At the request of Ravi Shankar, George Harrison organised The Concert for Bangladesh at Madison Square Garden, New York on Sunday 1st August 1971. With the support of the freedom loving people of America, The Concert for Bangladesh was instrumental in creating awareness in an age where there were no Twitter and Facebook as has been the case in the recent Arab Spring across the Middle East.

Organising a benefit concert is always easier said than done. This was the first time George Harrison was doing something on his own after the break-up of the Beatles as he confessed to his 'friend' Bob Dylan the night before the concert. It was equally challenging for Dylan. Since his motorcycle accident in 1966, Dylan had made only one public appearance at the Isle of Wight in the UK in 1969. The Concert for Bangladesh would be his second live appearance since then, but to a wider audience towards a much larger cause -- The War of Independence of Bangladesh. Dylan was so nervous that everybody was doubtful he would perform.
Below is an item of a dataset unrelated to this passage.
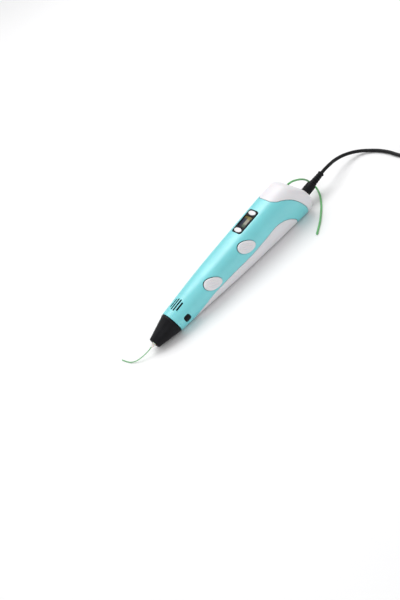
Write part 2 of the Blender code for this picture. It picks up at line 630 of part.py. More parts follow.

After performing 'Here Comes The Sun', Harrison introduced “I'd like to bring you all a friend of us all, Mr Bob Dylan.” That was it. The stage was set. And there was no point of return. With Harrison on his right and Leon Russell on his left, Dylan sang 'A Hard Rain's A Gonna Fall'; 'It Takes A Lot To Laugh, It Takes A Train To Cry'; 'Blowing In The Wind'; 'Mr Tambourine Man'; and 'Just Like A Woman'. Dylan's performance at The Concert for Bangladesh ranks as one his best live performances ever because Dylan sang like a man submitting to fate who was waiting for an outlet for his Soul to cry just like the people of Bangladesh had been waiting for 214 years since 1757 and 24 years since 1947 to the let world know of their own Soul in 1971.
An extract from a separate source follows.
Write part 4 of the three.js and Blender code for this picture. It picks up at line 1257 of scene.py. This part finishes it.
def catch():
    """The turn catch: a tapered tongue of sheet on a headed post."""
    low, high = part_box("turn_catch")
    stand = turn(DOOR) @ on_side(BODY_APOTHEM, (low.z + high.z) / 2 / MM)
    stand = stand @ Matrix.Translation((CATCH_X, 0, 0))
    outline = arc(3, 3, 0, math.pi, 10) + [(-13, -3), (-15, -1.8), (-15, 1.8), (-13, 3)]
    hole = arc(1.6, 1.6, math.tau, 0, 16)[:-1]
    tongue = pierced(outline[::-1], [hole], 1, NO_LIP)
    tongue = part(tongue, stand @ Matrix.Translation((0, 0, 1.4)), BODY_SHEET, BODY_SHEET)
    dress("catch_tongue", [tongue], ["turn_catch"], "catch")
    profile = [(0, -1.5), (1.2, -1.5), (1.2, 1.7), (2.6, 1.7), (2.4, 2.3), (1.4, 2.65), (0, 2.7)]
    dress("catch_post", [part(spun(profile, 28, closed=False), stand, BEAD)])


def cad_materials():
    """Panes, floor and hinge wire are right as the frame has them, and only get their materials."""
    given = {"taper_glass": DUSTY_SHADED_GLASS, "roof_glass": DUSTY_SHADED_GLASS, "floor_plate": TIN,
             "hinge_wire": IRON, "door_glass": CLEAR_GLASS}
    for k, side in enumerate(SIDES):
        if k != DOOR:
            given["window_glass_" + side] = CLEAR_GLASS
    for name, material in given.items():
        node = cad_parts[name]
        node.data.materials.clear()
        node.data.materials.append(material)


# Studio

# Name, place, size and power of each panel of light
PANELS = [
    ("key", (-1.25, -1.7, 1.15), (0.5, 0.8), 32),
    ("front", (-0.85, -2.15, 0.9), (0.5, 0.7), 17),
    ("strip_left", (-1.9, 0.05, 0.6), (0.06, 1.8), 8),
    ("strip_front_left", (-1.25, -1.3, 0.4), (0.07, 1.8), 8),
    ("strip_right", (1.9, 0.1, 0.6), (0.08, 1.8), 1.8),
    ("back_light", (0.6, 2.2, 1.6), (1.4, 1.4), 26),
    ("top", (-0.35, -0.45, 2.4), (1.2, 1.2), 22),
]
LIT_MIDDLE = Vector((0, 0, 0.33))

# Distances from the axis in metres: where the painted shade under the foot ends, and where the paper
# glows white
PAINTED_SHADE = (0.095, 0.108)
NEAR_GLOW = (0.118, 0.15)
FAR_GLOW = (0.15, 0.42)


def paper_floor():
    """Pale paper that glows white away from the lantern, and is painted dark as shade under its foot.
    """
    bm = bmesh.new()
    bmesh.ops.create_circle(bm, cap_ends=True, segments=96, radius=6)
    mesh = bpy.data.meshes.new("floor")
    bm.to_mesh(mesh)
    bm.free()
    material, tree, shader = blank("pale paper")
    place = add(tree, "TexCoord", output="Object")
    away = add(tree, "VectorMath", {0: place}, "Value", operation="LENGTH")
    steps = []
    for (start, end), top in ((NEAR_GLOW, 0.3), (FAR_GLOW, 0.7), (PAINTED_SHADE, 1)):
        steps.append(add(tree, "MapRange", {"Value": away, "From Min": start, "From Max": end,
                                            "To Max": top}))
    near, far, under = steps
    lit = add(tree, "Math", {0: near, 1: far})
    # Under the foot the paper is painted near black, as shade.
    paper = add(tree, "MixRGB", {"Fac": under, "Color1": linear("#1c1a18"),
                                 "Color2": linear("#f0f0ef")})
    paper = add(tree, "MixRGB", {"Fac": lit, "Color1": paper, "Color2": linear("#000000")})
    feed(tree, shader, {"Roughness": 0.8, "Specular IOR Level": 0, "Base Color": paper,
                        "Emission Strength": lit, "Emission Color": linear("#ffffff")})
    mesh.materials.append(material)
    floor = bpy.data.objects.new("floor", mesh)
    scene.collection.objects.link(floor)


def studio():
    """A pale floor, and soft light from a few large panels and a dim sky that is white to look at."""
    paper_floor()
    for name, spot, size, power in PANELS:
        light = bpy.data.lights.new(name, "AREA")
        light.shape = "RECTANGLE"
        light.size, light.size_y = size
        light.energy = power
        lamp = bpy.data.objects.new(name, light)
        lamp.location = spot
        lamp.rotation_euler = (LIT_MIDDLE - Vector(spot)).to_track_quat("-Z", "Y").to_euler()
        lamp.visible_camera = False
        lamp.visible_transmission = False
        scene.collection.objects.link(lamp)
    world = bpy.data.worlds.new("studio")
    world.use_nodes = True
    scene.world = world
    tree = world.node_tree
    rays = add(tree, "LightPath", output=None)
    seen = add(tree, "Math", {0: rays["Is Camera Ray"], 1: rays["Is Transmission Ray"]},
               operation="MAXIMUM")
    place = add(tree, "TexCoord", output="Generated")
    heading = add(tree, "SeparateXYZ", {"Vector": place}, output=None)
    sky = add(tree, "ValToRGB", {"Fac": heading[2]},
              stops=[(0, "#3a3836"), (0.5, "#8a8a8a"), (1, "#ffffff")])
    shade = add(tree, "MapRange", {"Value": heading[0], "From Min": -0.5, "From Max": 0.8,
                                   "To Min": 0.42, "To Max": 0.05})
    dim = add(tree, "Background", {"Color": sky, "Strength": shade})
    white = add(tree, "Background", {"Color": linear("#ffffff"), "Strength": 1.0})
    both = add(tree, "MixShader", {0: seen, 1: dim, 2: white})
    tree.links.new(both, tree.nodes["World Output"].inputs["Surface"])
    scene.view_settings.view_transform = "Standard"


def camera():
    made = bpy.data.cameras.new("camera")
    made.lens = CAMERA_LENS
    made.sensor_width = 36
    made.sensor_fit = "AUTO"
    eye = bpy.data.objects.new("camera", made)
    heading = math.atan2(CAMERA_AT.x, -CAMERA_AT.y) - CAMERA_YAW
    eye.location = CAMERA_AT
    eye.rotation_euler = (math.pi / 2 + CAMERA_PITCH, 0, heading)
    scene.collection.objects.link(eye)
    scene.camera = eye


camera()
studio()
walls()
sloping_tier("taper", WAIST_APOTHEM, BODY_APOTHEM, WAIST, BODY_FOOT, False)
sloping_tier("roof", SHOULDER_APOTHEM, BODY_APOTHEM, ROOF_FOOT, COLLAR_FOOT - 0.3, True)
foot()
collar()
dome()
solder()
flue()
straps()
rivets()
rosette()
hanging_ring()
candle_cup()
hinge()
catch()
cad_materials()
Bangladesh was very lucky to have had Friends during her War of Independence. Bob Dylan was one such Friend when friends were rare like a 'ruby in the sand.' On behalf of the 'Campus Generation' of Bangladesh: Happy 70th Birthday 'Mr Tambourine Man.' May your music carry on taking people 'upon your magic swirling ship through the smoke rings of our mind' with good health and happiness today, tomorrow and forever.

(The author teaches economic theory at Jahangirnagar University and North South University.)